» **PROVIDED DATA**
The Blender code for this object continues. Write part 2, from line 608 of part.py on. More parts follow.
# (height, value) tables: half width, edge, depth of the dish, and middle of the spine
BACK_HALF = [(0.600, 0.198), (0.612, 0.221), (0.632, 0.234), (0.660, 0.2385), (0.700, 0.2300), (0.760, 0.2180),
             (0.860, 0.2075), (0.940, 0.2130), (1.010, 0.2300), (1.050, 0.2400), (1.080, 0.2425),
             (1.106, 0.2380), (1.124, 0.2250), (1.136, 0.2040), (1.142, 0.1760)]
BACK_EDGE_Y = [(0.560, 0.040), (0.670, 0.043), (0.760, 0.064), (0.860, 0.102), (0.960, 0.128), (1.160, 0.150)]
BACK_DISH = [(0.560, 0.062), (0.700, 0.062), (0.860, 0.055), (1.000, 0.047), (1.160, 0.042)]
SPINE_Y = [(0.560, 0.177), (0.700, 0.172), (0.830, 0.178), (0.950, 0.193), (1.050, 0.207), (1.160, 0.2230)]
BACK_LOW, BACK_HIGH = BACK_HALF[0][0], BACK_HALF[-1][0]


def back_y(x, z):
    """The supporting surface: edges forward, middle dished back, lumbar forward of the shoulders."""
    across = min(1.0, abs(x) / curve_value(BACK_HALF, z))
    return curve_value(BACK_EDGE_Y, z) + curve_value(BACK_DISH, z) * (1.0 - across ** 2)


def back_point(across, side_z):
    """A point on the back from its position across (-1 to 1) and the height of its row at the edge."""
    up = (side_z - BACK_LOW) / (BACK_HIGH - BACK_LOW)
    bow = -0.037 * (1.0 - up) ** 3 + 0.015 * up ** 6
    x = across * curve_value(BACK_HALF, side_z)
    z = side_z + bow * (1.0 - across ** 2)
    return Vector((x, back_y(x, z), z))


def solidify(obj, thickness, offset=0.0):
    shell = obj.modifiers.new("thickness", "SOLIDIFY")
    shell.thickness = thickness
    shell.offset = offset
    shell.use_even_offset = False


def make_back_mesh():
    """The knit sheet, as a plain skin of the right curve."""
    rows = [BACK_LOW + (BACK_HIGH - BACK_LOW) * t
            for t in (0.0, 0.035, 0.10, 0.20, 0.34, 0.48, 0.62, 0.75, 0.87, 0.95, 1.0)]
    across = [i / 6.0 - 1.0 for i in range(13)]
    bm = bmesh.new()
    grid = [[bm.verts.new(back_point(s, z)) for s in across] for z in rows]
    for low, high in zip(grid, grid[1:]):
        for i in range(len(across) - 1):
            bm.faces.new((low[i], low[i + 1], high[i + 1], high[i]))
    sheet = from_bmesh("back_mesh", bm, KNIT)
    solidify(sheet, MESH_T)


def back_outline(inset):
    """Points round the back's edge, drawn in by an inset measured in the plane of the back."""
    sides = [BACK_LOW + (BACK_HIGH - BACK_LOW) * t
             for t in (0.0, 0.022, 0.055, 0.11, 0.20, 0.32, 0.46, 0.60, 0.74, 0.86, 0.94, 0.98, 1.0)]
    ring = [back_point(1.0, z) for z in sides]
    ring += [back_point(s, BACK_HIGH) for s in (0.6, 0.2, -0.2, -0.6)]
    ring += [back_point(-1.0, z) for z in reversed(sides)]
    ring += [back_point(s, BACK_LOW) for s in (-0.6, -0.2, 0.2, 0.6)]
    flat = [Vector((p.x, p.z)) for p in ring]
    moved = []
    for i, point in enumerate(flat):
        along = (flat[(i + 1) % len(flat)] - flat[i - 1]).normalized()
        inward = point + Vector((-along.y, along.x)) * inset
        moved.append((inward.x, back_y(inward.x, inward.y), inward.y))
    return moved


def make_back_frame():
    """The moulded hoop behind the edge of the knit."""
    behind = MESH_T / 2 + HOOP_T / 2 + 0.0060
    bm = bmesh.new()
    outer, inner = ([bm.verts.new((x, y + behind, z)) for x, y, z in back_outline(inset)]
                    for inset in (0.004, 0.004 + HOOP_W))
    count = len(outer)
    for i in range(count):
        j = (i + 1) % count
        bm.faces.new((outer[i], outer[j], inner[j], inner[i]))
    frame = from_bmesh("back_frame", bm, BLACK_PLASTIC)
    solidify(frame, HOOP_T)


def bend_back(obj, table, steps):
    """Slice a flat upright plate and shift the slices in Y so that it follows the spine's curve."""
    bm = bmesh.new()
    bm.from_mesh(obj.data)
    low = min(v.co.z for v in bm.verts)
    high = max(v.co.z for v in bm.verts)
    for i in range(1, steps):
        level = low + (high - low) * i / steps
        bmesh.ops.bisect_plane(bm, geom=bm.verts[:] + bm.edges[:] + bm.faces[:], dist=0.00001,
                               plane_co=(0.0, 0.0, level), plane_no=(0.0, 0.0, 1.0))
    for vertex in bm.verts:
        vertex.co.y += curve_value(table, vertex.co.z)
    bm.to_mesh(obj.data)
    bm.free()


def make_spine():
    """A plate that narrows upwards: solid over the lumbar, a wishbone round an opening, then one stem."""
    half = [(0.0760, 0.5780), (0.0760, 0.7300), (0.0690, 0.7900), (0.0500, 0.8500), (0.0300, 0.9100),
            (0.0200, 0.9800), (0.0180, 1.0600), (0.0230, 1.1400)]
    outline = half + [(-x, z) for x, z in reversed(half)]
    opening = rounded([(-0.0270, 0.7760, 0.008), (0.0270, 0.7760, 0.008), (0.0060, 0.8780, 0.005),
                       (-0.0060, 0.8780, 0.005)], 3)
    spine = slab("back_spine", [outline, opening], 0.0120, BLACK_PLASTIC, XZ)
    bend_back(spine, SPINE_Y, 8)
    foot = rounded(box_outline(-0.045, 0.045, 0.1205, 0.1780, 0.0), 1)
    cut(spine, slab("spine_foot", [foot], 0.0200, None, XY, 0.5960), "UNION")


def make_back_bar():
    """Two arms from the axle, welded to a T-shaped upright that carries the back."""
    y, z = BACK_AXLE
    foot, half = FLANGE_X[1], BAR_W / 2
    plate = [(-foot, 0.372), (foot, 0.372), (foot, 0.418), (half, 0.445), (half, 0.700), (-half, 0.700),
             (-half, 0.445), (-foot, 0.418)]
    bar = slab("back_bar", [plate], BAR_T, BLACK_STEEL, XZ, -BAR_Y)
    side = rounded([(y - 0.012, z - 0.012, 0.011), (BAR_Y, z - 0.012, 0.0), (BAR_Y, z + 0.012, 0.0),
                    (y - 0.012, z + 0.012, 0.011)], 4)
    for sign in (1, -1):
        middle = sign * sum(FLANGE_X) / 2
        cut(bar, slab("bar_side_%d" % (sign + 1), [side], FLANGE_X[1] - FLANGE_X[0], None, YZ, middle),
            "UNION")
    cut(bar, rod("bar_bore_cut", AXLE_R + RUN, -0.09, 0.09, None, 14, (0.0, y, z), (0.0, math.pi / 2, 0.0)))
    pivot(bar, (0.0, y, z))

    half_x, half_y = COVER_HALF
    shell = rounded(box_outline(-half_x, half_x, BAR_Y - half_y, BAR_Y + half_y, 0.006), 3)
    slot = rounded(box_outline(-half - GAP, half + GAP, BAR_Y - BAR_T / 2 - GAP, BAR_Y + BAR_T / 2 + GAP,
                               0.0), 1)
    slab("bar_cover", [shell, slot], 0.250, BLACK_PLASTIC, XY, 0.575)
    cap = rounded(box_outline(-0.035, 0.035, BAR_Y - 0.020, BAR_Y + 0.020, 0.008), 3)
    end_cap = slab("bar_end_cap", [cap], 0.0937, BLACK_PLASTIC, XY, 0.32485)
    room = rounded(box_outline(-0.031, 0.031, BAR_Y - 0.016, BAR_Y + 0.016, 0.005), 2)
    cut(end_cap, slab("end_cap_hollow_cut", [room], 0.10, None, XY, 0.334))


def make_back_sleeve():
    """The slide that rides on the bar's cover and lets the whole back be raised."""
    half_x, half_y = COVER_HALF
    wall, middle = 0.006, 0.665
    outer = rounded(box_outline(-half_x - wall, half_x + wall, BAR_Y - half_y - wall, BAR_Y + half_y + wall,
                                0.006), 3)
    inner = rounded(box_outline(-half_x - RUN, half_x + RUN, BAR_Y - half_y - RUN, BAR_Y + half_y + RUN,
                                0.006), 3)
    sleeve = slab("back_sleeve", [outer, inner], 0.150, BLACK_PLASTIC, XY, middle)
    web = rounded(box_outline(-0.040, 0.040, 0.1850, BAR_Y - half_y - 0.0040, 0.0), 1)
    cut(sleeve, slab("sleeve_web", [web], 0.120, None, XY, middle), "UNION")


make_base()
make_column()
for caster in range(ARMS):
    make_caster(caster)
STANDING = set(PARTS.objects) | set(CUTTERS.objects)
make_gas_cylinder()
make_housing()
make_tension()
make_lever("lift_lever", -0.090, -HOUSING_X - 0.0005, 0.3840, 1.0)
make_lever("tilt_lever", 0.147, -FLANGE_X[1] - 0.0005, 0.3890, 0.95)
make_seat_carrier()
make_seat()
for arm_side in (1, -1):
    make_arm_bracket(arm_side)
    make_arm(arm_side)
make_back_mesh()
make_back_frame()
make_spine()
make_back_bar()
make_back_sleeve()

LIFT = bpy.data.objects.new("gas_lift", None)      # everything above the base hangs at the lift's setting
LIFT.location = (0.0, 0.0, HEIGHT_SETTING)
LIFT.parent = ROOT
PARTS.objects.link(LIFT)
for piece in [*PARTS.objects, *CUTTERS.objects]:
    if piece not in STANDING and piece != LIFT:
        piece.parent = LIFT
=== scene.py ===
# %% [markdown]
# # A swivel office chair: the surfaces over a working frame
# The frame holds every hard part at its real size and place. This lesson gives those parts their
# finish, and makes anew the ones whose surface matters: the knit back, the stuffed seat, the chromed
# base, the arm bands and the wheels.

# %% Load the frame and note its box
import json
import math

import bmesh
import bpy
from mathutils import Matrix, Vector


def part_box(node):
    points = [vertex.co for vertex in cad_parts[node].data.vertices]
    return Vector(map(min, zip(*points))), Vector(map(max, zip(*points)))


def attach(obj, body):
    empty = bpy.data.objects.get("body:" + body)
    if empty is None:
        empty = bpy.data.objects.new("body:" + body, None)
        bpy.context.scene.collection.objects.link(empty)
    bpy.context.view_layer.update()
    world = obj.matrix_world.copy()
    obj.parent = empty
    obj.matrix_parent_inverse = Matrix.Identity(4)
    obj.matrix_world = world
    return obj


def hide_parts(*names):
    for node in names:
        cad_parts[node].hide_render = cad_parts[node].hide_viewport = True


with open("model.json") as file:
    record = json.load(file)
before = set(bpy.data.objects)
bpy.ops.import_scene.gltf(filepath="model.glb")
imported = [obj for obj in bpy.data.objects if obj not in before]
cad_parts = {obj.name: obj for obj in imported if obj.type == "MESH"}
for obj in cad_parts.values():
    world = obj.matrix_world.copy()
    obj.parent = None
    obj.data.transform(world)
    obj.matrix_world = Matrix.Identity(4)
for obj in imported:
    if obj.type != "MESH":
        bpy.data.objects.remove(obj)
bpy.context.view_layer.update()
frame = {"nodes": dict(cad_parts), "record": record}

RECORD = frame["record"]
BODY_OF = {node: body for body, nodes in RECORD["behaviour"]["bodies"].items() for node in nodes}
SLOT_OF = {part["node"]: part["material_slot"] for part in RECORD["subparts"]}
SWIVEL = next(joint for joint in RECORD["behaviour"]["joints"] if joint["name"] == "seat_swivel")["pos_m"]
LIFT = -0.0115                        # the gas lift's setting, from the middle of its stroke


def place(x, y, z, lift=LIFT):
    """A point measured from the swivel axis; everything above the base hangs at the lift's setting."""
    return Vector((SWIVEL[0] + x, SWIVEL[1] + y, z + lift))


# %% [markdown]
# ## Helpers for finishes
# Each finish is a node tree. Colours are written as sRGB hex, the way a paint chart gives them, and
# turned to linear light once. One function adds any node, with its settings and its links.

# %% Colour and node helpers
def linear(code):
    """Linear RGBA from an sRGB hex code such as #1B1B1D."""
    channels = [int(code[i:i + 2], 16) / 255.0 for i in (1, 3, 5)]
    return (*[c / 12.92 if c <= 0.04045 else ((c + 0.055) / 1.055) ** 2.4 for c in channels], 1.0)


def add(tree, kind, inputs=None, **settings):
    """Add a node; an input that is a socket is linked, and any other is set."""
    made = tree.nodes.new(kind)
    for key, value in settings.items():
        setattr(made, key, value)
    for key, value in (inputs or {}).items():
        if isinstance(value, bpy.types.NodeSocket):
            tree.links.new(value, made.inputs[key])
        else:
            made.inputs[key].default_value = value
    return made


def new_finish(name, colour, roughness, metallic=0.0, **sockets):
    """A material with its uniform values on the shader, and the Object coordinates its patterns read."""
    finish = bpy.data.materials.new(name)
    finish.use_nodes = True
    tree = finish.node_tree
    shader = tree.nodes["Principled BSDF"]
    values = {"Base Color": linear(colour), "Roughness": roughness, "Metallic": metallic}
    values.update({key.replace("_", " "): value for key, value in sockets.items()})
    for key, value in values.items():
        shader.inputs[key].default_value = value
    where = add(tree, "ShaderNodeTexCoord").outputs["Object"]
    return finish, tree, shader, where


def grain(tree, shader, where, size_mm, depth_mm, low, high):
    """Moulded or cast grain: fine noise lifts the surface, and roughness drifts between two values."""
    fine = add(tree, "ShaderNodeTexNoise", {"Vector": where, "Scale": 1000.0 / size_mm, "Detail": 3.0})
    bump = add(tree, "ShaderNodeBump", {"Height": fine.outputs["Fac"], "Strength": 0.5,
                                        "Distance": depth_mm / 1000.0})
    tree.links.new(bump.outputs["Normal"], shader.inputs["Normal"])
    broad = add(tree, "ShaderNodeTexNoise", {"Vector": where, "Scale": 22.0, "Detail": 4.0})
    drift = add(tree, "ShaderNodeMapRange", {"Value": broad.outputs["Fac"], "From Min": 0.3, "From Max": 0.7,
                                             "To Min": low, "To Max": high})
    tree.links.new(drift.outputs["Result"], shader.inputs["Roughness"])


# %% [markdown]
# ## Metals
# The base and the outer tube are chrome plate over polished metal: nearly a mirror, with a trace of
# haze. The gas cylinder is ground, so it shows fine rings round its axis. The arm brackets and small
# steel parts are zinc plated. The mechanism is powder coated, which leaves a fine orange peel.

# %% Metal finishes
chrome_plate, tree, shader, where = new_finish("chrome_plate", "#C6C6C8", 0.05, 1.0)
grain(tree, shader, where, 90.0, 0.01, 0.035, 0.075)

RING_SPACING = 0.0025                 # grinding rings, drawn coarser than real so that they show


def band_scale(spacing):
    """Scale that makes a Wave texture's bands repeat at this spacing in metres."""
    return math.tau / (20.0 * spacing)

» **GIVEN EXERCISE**
Repeat exactly, and only, the lines from the one containing "# everything above" through the one containing "import math", both included.

» **CORRECT ANSWER**
LIFT = bpy.data.objects.new("gas_lift", None)      # everything above the base hangs at the lift's setting
LIFT.location = (0.0, 0.0, HEIGHT_SETTING)
LIFT.parent = ROOT
PARTS.objects.link(LIFT)
for piece in [*PARTS.objects, *CUTTERS.objects]:
    if piece not in STANDING and piece != LIFT:
        piece.parent = LIFT
=== scene.py ===
# %% [markdown]
# # A swivel office chair: the surfaces over a working frame
# The frame holds every hard part at its real size and place. This lesson gives those parts their
# finish, and makes anew the ones whose surface matters: the knit back, the stuffed seat, the chromed
# base, the arm bands and the wheels.

# %% Load the frame and note its box
import json
import math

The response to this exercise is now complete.